___ Exercise material

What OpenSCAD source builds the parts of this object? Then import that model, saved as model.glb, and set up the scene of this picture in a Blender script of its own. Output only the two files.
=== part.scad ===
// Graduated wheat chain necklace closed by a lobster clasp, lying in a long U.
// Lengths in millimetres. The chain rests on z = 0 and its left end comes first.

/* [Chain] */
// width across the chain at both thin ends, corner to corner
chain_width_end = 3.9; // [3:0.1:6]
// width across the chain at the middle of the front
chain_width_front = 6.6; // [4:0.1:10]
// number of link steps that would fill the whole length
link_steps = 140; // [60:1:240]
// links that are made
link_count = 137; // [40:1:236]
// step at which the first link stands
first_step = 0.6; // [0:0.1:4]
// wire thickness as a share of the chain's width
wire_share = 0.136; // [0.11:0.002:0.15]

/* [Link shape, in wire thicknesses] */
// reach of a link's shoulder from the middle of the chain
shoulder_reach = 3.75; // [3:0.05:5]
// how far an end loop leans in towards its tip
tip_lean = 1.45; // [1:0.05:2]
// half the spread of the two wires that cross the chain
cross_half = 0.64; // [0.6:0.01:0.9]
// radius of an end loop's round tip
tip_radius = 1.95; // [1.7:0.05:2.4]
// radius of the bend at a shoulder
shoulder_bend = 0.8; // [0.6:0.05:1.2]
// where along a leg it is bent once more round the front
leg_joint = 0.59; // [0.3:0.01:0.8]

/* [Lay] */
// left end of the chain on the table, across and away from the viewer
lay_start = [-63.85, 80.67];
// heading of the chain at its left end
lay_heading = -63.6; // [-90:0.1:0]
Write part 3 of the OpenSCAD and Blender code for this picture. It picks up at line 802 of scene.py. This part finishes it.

______

▸ Given task
Write the listing out again, exactly as shown above.

▸ Response
What OpenSCAD source builds the parts of this object? Then import that model, saved as model.glb, and set up the scene of this picture in a Blender script of its own. Output only the two files.
=== part.scad ===
// Graduated wheat chain necklace closed by a lobster clasp, lying in a long U.
// Lengths in millimetres. The chain rests on z = 0 and its left end comes first.

/* [Chain] */
// width across the chain at both thin ends, corner to corner
chain_width_end = 3.9; // [3:0.1:6]
// width across the chain at the middle of the front
chain_width_front = 6.6; // [4:0.1:10]
// number of link steps that would fill the whole length
link_steps = 140; // [60:1:240]
// links that are made
link_count = 137; // [40:1:236]
// step at which the first link stands
first_step = 0.6; // [0:0.1:4]
// wire thickness as a share of the chain's width
wire_share = 0.136; // [0.11:0.002:0.15]

/* [Link shape, in wire thicknesses] */
// reach of a link's shoulder from the middle of the chain
shoulder_reach = 3.75; // [3:0.05:5]
// how far an end loop leans in towards its tip
tip_lean = 1.45; // [1:0.05:2]
// half the spread of the two wires that cross the chain
cross_half = 0.64; // [0.6:0.01:0.9]
// radius of an end loop's round tip
tip_radius = 1.95; // [1.7:0.05:2.4]
// radius of the bend at a shoulder
shoulder_bend = 0.8; // [0.6:0.05:1.2]
// where along a leg it is bent once more round the front
leg_joint = 0.59; // [0.3:0.01:0.8]

/* [Lay] */
// left end of the chain on the table, across and away from the viewer
lay_start = [-63.85, 80.67];
// heading of the chain at its left end
lay_heading = -63.6; // [-90:0.1:0]
Write part 3 of the OpenSCAD and Blender code for this picture. It picks up at line 802 of scene.py. This part finishes it.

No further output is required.